The total volume approved in this Decision and Order is therefore 6,122,970 gallons of Enron product and the total refund granted, including interest, is $38,413.
LPC is no longer in business. The record in this case indicates that the assignee of the right to receive the LPC refund and former owner of LPC, Mrs. Ruth Daman, is now deceased. The firms representative has submitted a copy of a trust established by Mrs. Daman. That document indicates that the proper party to receive the refund in this case is the trust, which has not yet been dissolved. Accordingly, the refund will be disbursed in that manner.
It Is Therefore Ordered That:
(1) The Application for Refund submitted by Liquid Petroleum Corporation (Case No. RF340-9) is hereby granted as specified in Paragraph (2) below.
(2) The Director of Special Accounts and Payroll, Office of the Controller, of the Department of Energy shall take appropriate action to disburse a total of $38,413 ($22,079 principal and $16,334 interest) from the DOE deposit fund escrow account maintained at the Department of the Treasury and funded by Enron Corp., Consent Order No. 730V00221Z, to:
Liquid Petroleum Corp. OR Ruth Daman Trust
c/o Michael O'N. Barron
Attorney at Law
12417 Conway Road
St. Louis, Missouri 63141
(3) The determinations made in this Decision and Order are based on the presumed validity of the statements and documentary material submitted by the applicant. Any of those determinations may be revoked or modified at any time upon a determination that the factual bases underlying the Application for Refund are incorrect.
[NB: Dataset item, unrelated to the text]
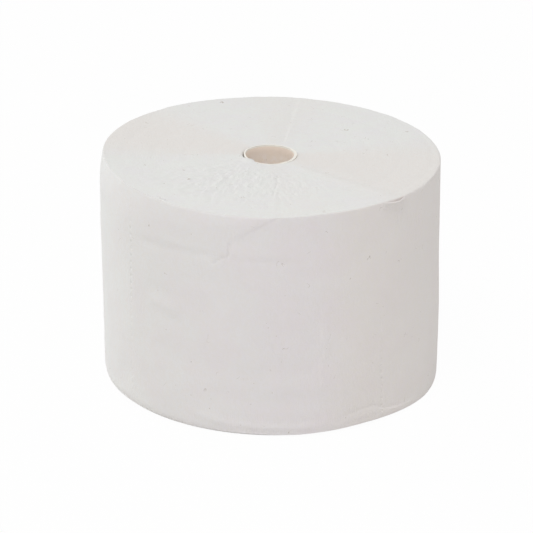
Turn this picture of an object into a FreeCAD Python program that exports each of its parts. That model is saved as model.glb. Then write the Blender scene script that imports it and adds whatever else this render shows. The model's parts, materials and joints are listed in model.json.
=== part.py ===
import FreeCAD, Part
import math
import os
import Sketcher

# A toilet paper roll: one long web of perforated two-ply tissue, wound on a narrow tube of greyboard.
# Millimetres. The roll stands on its end: origin at the bottom centre, +Z up its axis, -Y to the front.
# The web's free end lies behind, towards +X, and its turns grow anticlockwise seen from above.

doc = FreeCAD.newDocument("ToiletPaperRoll")

# The driving dimensions: alias, value, meaning
sizes = [
    ("roll_diameter", 132, "outside diameter, at the free end of the web"),
    ("sheet_width", 90, "width of the web, which is the height of the roll"),
    ("sheet_length", 110, "from one line of perforation to the next"),
    ("sheet_thickness", 0.3, "two plies of tissue where nothing presses on them"),
    ("tail_angle", 46.3, "where the free end lies, anticlockwise from +X"),
    ("core_bore", 18, "inside diameter of the tube"),
    ("core_wall", 0.8, "wall of the tube"),
    ("core_clearance", 0.05, "between the tube and the first turn"),
    ("top_rim", 0.8, "bevel of the upper rim, cut clean"),
    ("bottom_rim", 4, "radius of the lower rim, pressed soft where the roll stands"),
    ("mouth_flare", 0.5, "how far the first turns stand back from the tube at both ends"),
    ("turn_pitch", 12, "between the turns that show on an end face"),
    ("turn_width", 0.6, "width of the furrow between two turns"),
    ("turn_depth", 0.3, "depth of the furrow between two turns"),
    ("slit_pitch", 2.8, "between the slits of a line of perforation"),
    ("slit_length", 1.9, "length of a slit, across the web"),
    ("slit_width", 0.3, "opening of a slit, round the roll"),
]
sheet = doc.addObject("Spreadsheet::Sheet", "Sizes")
for row, (alias, value, meaning) in enumerate(sizes, start=1):
    sheet.set(f"A{row}", meaning)
    sheet.set(f"B{row}", str(value))
    sheet.setAlias(f"B{row}", alias)
doc.recompute()

# Expressions that more than one feature uses
height = "Sizes.sheet_width"
roll_radius = "Sizes.roll_diameter / 2"
log_radius = "(Sizes.roll_diameter / 2 - Sizes.sheet_thickness)"
bore_radius = "Sizes.core_bore / 2"
tube_radius = "(Sizes.core_bore / 2 + Sizes.core_wall)"
inner_turn = f"({tube_radius} + Sizes.core_clearance)"
sheet_angle = "(360 * Sizes.sheet_length / (pi * Sizes.roll_diameter))"

past = 1  # how far a cutting outline runs out of the solid
plane_up = FreeCAD.Vector(0, 1, 0)
plane_normal = FreeCAD.Vector(0, 0, 1)


def new_body(name, label):
    body = doc.addObject("PartDesign::Body", name)
    body.Label = label
    return body


def origin_item(body, role):
    return next(item for item in body.Origin.OriginFeatures if item.Role == role)


def new_sketch(body, name, plane, turn_axis=plane_normal, turn="0"):
    # turn is an angle about turn_axis, one of the sketch's own axes
    sketch = body.newObject("Sketcher::SketchObject", name)
    sketch.AttachmentSupport = [(origin_item(body, plane), "")]
    sketch.MapMode = "FlatFace"
    turned = FreeCAD.Rotation(turn_axis, sketch.evalExpression(turn))
    sketch.AttachmentOffset = FreeCAD.Placement(FreeCAD.Vector(), turned)
    if turn != "0":
        sketch.setExpression("AttachmentOffset.Rotation.Angle", turn)
    return sketch


def bind(sketch, constraint, name, expression):
    index = sketch.addConstraint(constraint)
    sketch.renameConstraint(index, name)
    sketch.setExpression(f"Constraints.{name}", expression)


def pin(sketch, curve, end, name, across, up):
    # Holds one end of a curve at two driven distances from the sketch's origin
    for letter, expression in (("X", across), ("Y", up)):
        distance = sketch.evalExpression(expression)
        constraint = Sketcher.Constraint(f"Distance{letter}", -1, 1, curve, end, distance)
        bind(sketch, constraint, f"{name}_{letter}", expression)


def draw_lines(sketch, corners):
    # A closed outline of straight lines; each corner is a pair of expressions
    places = [FreeCAD.Vector(*map(sketch.evalExpression, corner)) for corner in corners]
    for number, run in enumerate(zip(places, places[1:] + places[:1])):
        line = sketch.addGeometry(Part.LineSegment(*run), False)
        pin(sketch, line, 1, f"corner{number}", *corners[number])
        if number:
            sketch.addConstraint(Sketcher.Constraint("Coincident", line - 1, 2, line, 1))
    sketch.addConstraint(Sketcher.Constraint("Coincident", len(corners) - 1, 2, 0, 1))


def draw_circle(sketch, name, radius):
    size = sketch.evalExpression(radius)
    curve = sketch.addGeometry(Part.Circle(FreeCAD.Vector(), plane_normal, size), False)
    sketch.addConstraint(Sketcher.Constraint("Coincident", curve, 3, -1, 1))
    bind(sketch, Sketcher.Constraint("Radius", curve, size), name, radius)


def draw_growing_turn(sketch):
    # Two half circles and the free edge: the last turn ends one sheet further out than it starts
    middle = f"{roll_radius} - Sizes.sheet_thickness / 2"
    small, medium, full = [sketch.evalExpression(radius) for radius in (log_radius, middle, roll_radius)]
    first_half = Part.Circle(FreeCAD.Vector(), plane_normal, small)
    second_half = Part.Circle(FreeCAD.Vector(medium - small, 0, 0), plane_normal, medium)
    first = sketch.addGeometry(Part.ArcOfCircle(first_half, 0, math.pi), False)
    second = sketch.addGeometry(Part.ArcOfCircle(second_half, math.pi, 2 * math.pi), False)
    free_edge = Part.LineSegment(FreeCAD.Vector(full, 0, 0), FreeCAD.Vector(small, 0, 0))
    edge = sketch.addGeometry(free_edge, False)
    for joint in ((first, 3, -1, 1), (first, 2, second, 1), (second, 2, edge, 1), (edge, 2, first, 1)):
        sketch.addConstraint(Sketcher.Constraint("Coincident", *joint))
    for curve, end in ((first, 1), (first, 2), (second, 3), (second, 2)):
        sketch.addConstraint(Sketcher.Constraint("PointOnObject", curve, end, -1))
    bind(sketch, Sketcher.Constraint("Radius", first, small), "first_half", log_radius)
    bind(sketch, Sketcher.Constraint("Radius", second, medium), "second_half", middle)


def soften_rim(body, end, face, out, facets):
    # Takes the corner off the log beneath the last turn, whose own edge is left a little proud of it.
    # The cut follows a quarter circle in this many facets; out is +1 at the top and -1 at the bottom
    rim = f"Sizes.{end}_rim"
    sketch = new_sketch(body, f"{end.title()}RimOutline", "XZ_Plane")
    beyond = f"{face} + {out * past}"
    level = f"{face} - {out} * {rim}"
    corners = [
        (f"{log_radius} - {rim}", beyond),
        (f"{roll_radius} + {past}", beyond),
        (f"{roll_radius} + {past}", level),
    ]
    for facet in range(facets + 1):
        angle = f"{90 * facet / facets} deg"
        across = f"{log_radius} - {rim} * (1 - cos({angle}))"
        up = f"{level} + {out} * {rim} * sin({angle})"
        corners.append((across, up))
    draw_lines(sketch, corners)
    groove = body.newObject("PartDesign::Groove", f"{end.title()}Rim")
    groove.Profile = sketch
    groove.ReferenceAxis = (sketch, ["V_Axis"])
    groove.Angle = 360
    doc.recompute()


def flare_mouths(body):
    # The first turns stand back from the tube, so both ends of the hole are chamfered
    radius = body.evalExpression(inner_turn)
    edges = body.Tip.Shape.Edges
    rings = [
        f"Edge{number}"
        for number, edge in enumerate(edges, start=1)
        if edge.isClosed() and abs(edge.Length - 2 * math.pi * radius) < 0.001
    ]
    chamfer = body.newObject("PartDesign::Chamfer", "MouthFlare")
    chamfer.Base = (chamfer.BaseFeature, rings)
    chamfer.setExpression("Size", "Sizes.mouth_flare")
    doc.recompute()


def wind_turns(body, end, face, out):
    # A spiral furrow on one end face, as between the edges of the turns, starting in line with the free end
    sketch = new_sketch(body, f"{end.title()}TurnOutline", "XZ_Plane", plane_up, "Sizes.tail_angle")
    start = f"({inner_turn} + Sizes.mouth_flare + Sizes.turn_pitch / 2)"
    beyond = f"{face} + {out * past}"
    corners = [
        (f"{start} - Sizes.turn_width / 2", beyond),
        (f"{start} - Sizes.turn_width / 2", face),
        (start, f"{face} - {out} * Sizes.turn_depth"),
        (f"{start} + Sizes.turn_width / 2", face),
        (f"{start} + Sizes.turn_width / 2", beyond),
    ]
    draw_lines(sketch, corners)
    turns = body.newObject("PartDesign::SubtractiveHelix", f"{end.title()}Turns")
    turns.Profile = sketch
    turns.ReferenceAxis = (sketch, ["V_Axis"])
    turns.Mode = "height-turns-growth"
    turns.Height = 0
    room = f"{log_radius} - Sizes.{end}_rim - {start}"
    turns.setExpression("Turns", f"floor(({room}) / Sizes.turn_pitch)")
    turns.setExpression("Growth", "Sizes.turn_pitch")
    doc.recompute()


def perforate(body):
    # One slit through the last turn, repeated up the web and then once for each sheet that shows
    sketch = new_sketch(body, "SlitOutline", "XZ_Plane", plane_up, f"Sizes.tail_angle - {sheet_angle}")
    low = "Sizes.bottom_rim + (Sizes.slit_pitch - Sizes.slit_length) / 2"
    high = f"{low} + Sizes.slit_length"
    deep = f"{roll_radius} - 2 * Sizes.sheet_thickness"
    beyond = f"{roll_radius} + {past}"
    draw_lines(sketch, [(deep, low), (beyond, low), (beyond, high), (deep, high)])
    slit = body.newObject("PartDesign::Pocket", "Slit")
    slit.Profile = sketch
    slit.SideType = "Symmetric"
    slit.setExpression("Length", "Sizes.slit_width")
    doc.recompute()

    lines = body.newObject("PartDesign::MultiTransform", "Perforation")
    lines.Originals = [slit]
    axis = (origin_item(body, "Z_Axis"), [""])
    up_the_web = doc.addObject("PartDesign::LinearPattern", "UpTheWeb")
    up_the_web.Direction = axis
    up_the_web.Mode = "Spacing"
    up_the_web.setExpression("Offset", "Sizes.slit_pitch")
    room = f"{height} - Sizes.top_rim - Sizes.bottom_rim"
    up_the_web.setExpression("Occurrences", f"floor(({room}) / Sizes.slit_pitch)")
    round_the_roll = doc.addObject("PartDesign::PolarPattern", "RoundTheRoll")
    round_the_roll.Axis = axis
    round_the_roll.Mode = "Spacing"
    round_the_roll.Reversed = True
    round_the_roll.setExpression("Offset", sheet_angle)
    round_the_roll.setExpression("Occurrences", f"floor(360 / {sheet_angle})")
    lines.Transformations = [up_the_web, round_the_roll]
    doc.recompute()
    body.Tip = lines
    doc.recompute()


# The wound web: its turns are one solid
web = new_body("TissueWinding", "tissue_winding")
web_outline = new_sketch(web, "LastTurn", "XY_Plane", plane_normal, "Sizes.tail_angle")
draw_growing_turn(web_outline)
draw_circle(web_outline, "inner_turn", inner_turn)
web_pad = web.newObject("PartDesign::Pad", "Log")
web_pad.Profile = web_outline
web_pad.setExpression("Length", height)
doc.recompute()
flare_mouths(web)
for end, face, out, facets in (("top", height, 1, 1), ("bottom", "0", -1, 3)):
    soften_rim(web, end, face, out, facets)
    wind_turns(web, end, face, out)
perforate(web)

# The tube of greyboard, cut to length together with the web
tube = new_body("CoreTube", "core_tube")
tube_outline = new_sketch(tube, "TubeOutline", "XY_Plane")
draw_circle(tube_outline, "outside", tube_radius)
draw_circle(tube_outline, "bore", bore_radius)
tube_pad = tube.newObject("PartDesign::Pad", "Wall")
tube_pad.Profile = tube_outline
tube_pad.setExpression("Length", height)
doc.recompute()

# Nothing is written unless each feature holds, each cut takes something away and each sub-part is one solid
failed = [item.Name for item in doc.Objects if {"Invalid", "Error"} & set(item.State)]
cuts = ("PartDesign::Groove", "PartDesign::Pocket", "PartDesign::SubtractiveHelix")
for item in doc.Objects:
    if item.TypeId in cuts and item.Shape.Volume >= item.BaseFeature.Shape.Volume:
        failed.append(item.Name)
if failed:
    raise RuntimeError(f"failed: {', '.join(failed)}")
for body in (web, tube):
    if body.Shape.isNull() or not body.Shape.isValid() or len(body.Shape.Solids) != 1:
        raise RuntimeError(f"{body.Label} is not one sound solid")

os.makedirs("parts", exist_ok=True)
for body in (web, tube):
    body.Shape.exportStep(f"parts/{body.Label}.step")
    print(body.Label, round(body.Shape.Volume, 1), "mm3", len(body.Shape.Faces), "faces")
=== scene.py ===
import json
import math

import bmesh
import bpy
import numpy as np
from mathutils import Matrix, Vector, noise


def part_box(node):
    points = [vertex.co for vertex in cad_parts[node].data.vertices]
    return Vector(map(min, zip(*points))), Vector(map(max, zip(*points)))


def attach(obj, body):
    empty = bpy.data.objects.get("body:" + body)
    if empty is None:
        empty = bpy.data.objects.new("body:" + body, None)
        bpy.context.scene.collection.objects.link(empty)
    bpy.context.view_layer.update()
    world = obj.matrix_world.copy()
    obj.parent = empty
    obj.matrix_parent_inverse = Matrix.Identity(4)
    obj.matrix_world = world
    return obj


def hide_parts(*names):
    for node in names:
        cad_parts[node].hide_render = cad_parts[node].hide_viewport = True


# A toilet paper roll on a pale floor: the wound tissue and its board tube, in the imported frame.
# Lengths are in mm and turned to metres when a mesh is written. Angles are read from the front, in degrees,
# 0 at -Y and positive towards +X.

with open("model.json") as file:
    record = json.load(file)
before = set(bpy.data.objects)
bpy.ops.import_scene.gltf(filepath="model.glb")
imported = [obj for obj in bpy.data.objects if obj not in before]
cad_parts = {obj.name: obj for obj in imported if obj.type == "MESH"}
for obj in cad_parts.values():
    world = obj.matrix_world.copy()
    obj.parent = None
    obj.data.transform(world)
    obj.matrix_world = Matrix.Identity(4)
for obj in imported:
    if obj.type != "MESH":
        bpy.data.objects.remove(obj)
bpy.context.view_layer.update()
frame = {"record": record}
mm = 0.001
slack = 0.05  # mm, for telling which face of a piece a point lies on
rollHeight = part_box("tissue_winding")[1].z / mm
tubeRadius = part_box("core_tube")[1].x / mm
boreRadius = next(m for m in frame["record"]["mounts"] if m["name"] == "core_bore")["dims"]["r_mm"]
holeRadius = tubeRadius + 0.05


def hexColour(code):
    # sRGB hex to the linear values that a shader takes
    parts = [int(code[i:i + 2], 16) / 255 for i in (1, 3, 5)]
    return [p / 12.92 if p <= 0.04045 else ((p + 0.055) / 1.055) ** 2.4 for p in parts] + [1.0]


def addNode(tree, kind, settings=None, inputs=None, links=()):
    # One node with its settings, its plain input values, and links as (source node, its output, own input)
    node = tree.nodes.new(kind)
    for key, value in (settings or {}).items():
        setattr(node, key, value)
    for key, value in (inputs or {}).items():
        node.inputs[key].default_value = value
    for source, output, own in links:
        tree.links.new(source.outputs[output], node.inputs[own])
    return node


def newMaterial(name):
    material = bpy.data.materials.new(name)
    material.use_nodes = True
    material.node_tree.nodes.clear()
    return material, material.node_tree


# Camera: a long lens a little above the roll, turned slightly, as the photograph shows it
camera = {
    "lens": 207.4,
    "sensor": 36.0,
    "distance": 1205.0,  # mm, to a point on the roll's axis
    "pointHeight": 44.5,
    "elevation": 22.67,
    "roll": 0.89,
    "aimRight": 1.42,  # mm, how far that point lies off the picture's centre
    "aimUp": 1.75,
    "clipEnd": 20,  # metres
}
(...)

(4) This is a final Order of the Department of Energy.
George B. Breznay
Director
Office of Hearings and Appeals
Date: July 10, 1998
(1)1/ This amount was derived by dividing the fund received from Enron allocable to refined products ($43,200,000) by the estimated volume of refined products sold by Enron from June 13, 1973 through the date of decontrol of the relevant product (7,186,265,624). Id. at n. 8.
(2) See Letter of June 20, 1997, from Michael Barron.
(3)Interest is now being paid on Enron refunds at the rate of $.7398 per dollar of refund.